'''

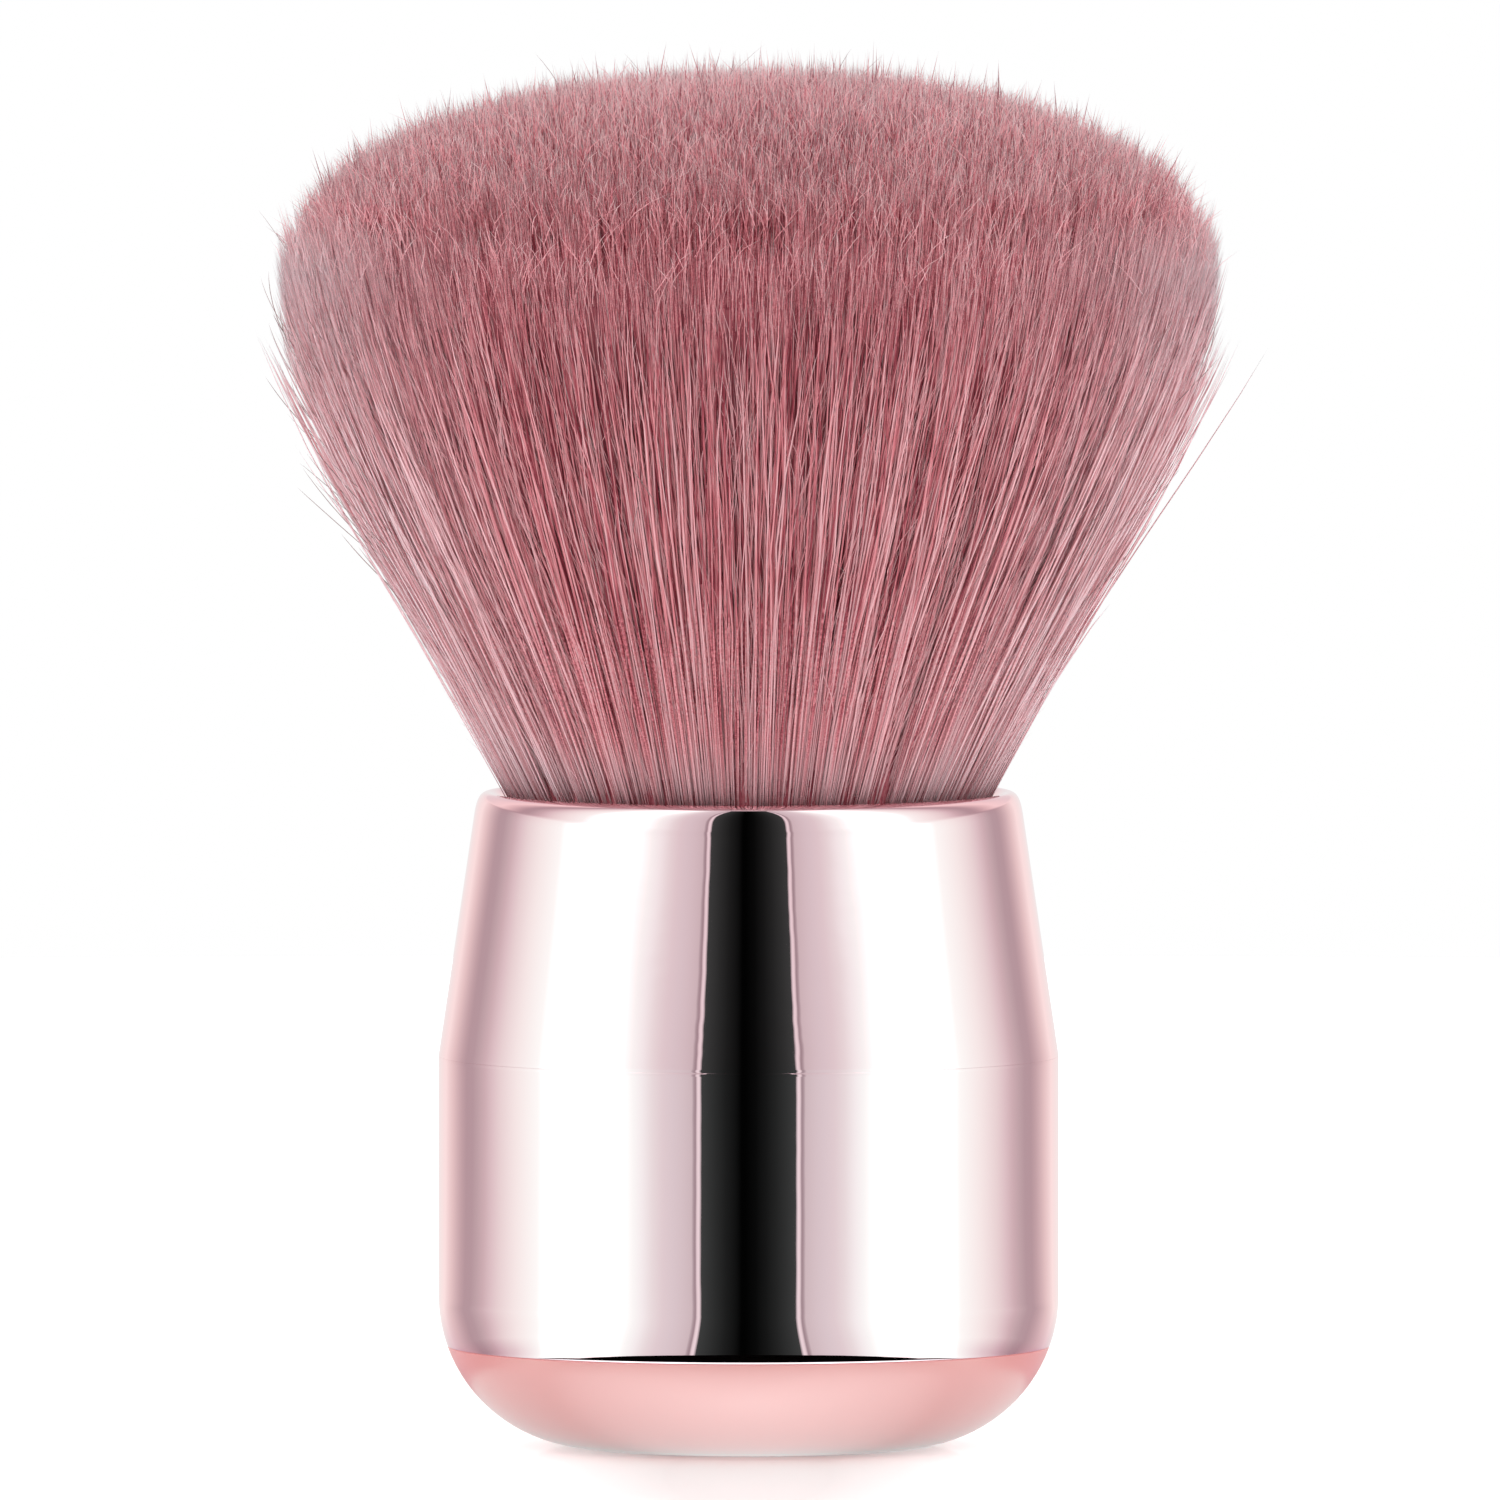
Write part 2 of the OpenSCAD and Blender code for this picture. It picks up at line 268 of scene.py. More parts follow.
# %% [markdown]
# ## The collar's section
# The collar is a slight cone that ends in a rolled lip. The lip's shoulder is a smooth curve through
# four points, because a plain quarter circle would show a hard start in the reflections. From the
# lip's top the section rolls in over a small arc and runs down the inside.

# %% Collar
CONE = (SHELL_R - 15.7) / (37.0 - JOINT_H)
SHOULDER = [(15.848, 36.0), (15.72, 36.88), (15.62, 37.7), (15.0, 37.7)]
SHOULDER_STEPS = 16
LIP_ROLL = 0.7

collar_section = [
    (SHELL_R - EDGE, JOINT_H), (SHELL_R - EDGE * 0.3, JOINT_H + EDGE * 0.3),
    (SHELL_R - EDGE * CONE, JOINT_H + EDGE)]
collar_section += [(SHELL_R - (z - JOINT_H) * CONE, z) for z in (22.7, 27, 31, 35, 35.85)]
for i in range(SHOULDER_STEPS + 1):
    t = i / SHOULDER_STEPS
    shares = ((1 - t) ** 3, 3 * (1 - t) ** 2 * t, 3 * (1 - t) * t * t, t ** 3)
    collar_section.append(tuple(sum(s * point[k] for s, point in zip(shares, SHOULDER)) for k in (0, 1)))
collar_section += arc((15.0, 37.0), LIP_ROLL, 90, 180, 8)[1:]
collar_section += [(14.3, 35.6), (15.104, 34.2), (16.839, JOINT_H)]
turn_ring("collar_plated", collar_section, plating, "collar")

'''

→ Aim
Copy out all of the lines above exactly.

→ Answer in full
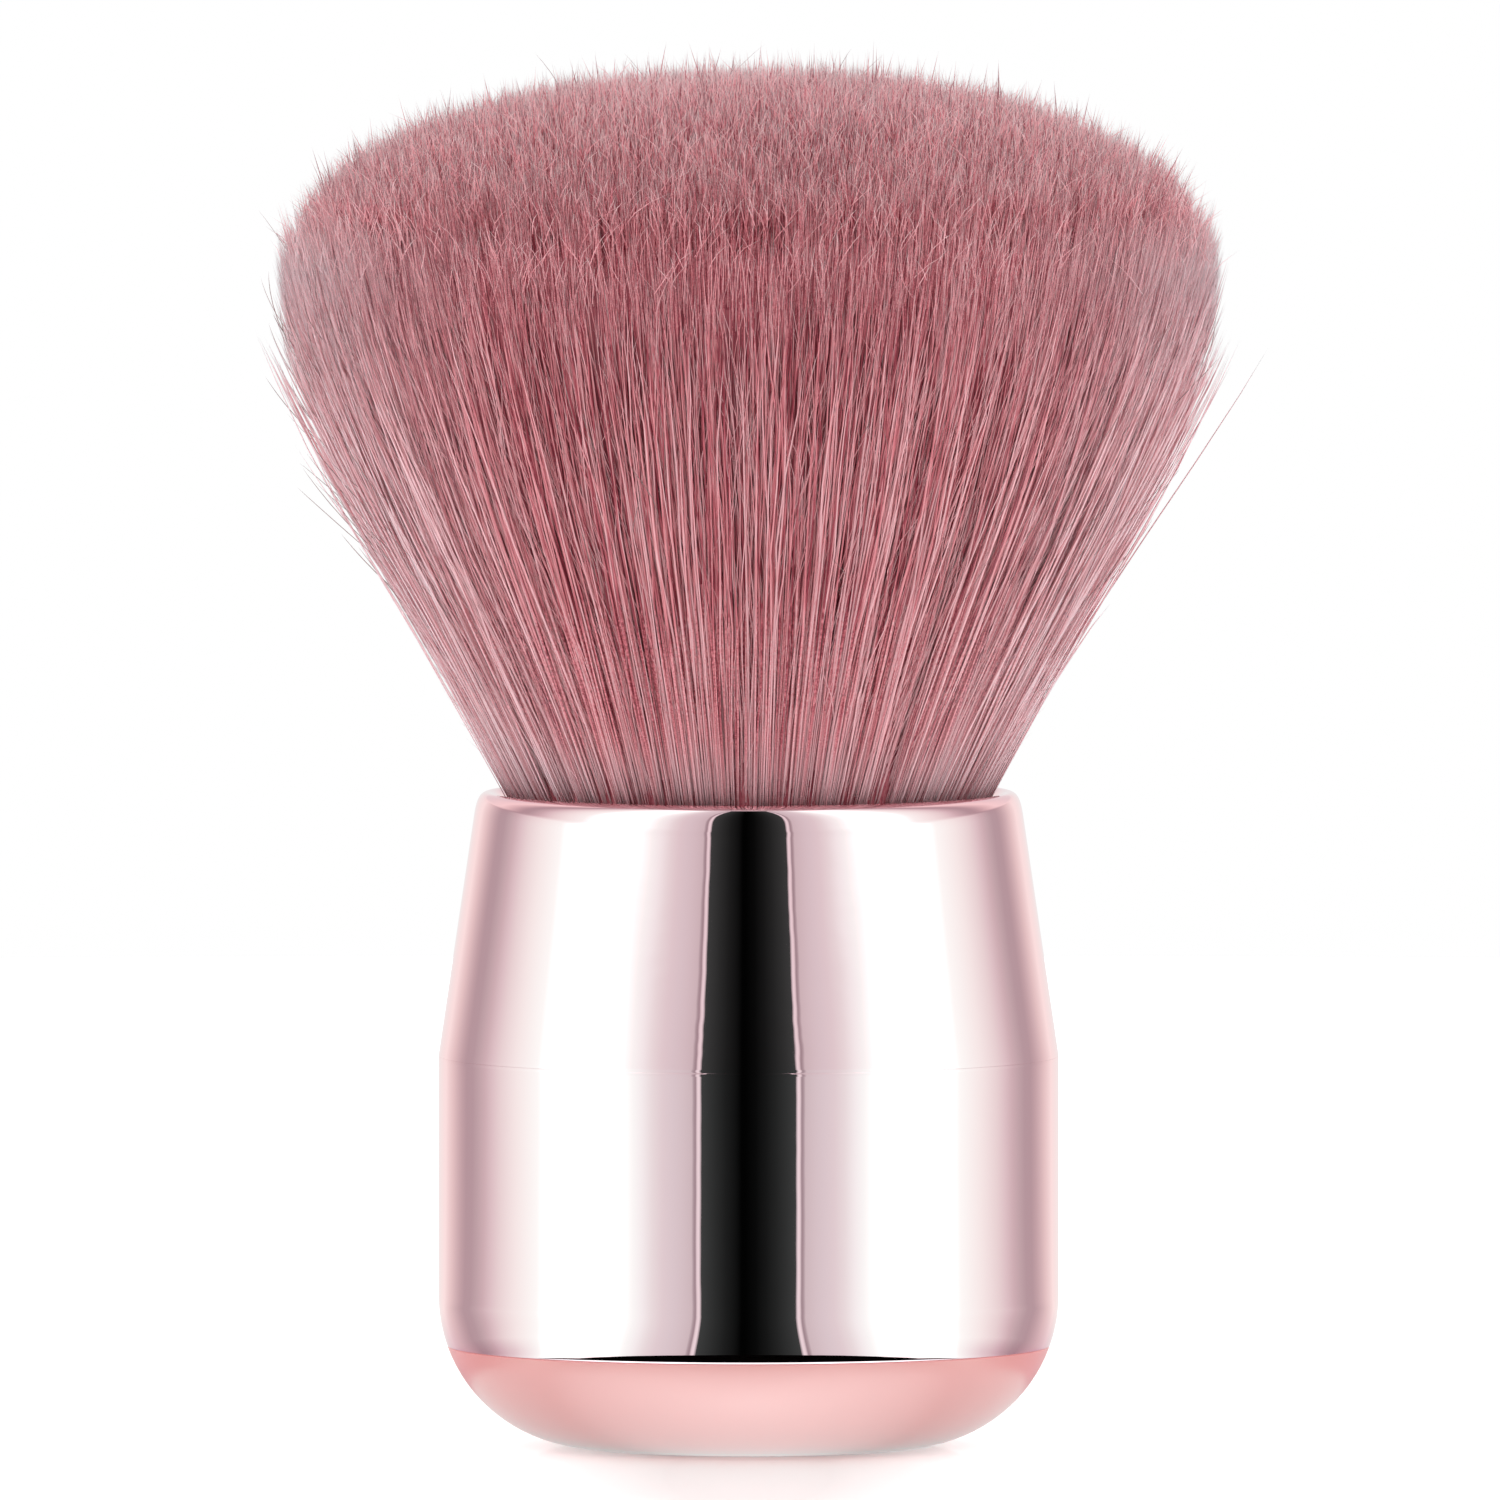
Write part 2 of the OpenSCAD and Blender code for this picture. It picks up at line 268 of scene.py. More parts follow.
# %% [markdown]
# ## The collar's section
# The collar is a slight cone that ends in a rolled lip. The lip's shoulder is a smooth curve through
# four points, because a plain quarter circle would show a hard start in the reflections. From the
# lip's top the section rolls in over a small arc and runs down the inside.

# %% Collar
CONE = (SHELL_R - 15.7) / (37.0 - JOINT_H)
SHOULDER = [(15.848, 36.0), (15.72, 36.88), (15.62, 37.7), (15.0, 37.7)]
SHOULDER_STEPS = 16
LIP_ROLL = 0.7

collar_section = [
    (SHELL_R - EDGE, JOINT_H), (SHELL_R - EDGE * 0.3, JOINT_H + EDGE * 0.3),
    (SHELL_R - EDGE * CONE, JOINT_H + EDGE)]
collar_section += [(SHELL_R - (z - JOINT_H) * CONE, z) for z in (22.7, 27, 31, 35, 35.85)]
for i in range(SHOULDER_STEPS + 1):
    t = i / SHOULDER_STEPS
    shares = ((1 - t) ** 3, 3 * (1 - t) ** 2 * t, 3 * (1 - t) * t * t, t ** 3)
    collar_section.append(tuple(sum(s * point[k] for s, point in zip(shares, SHOULDER)) for k in (0, 1)))
collar_section += arc((15.0, 37.0), LIP_ROLL, 90, 180, 8)[1:]
collar_section += [(14.3, 35.6), (15.104, 34.2), (16.839, JOINT_H)]
turn_ring("collar_plated", collar_section, plating, "collar")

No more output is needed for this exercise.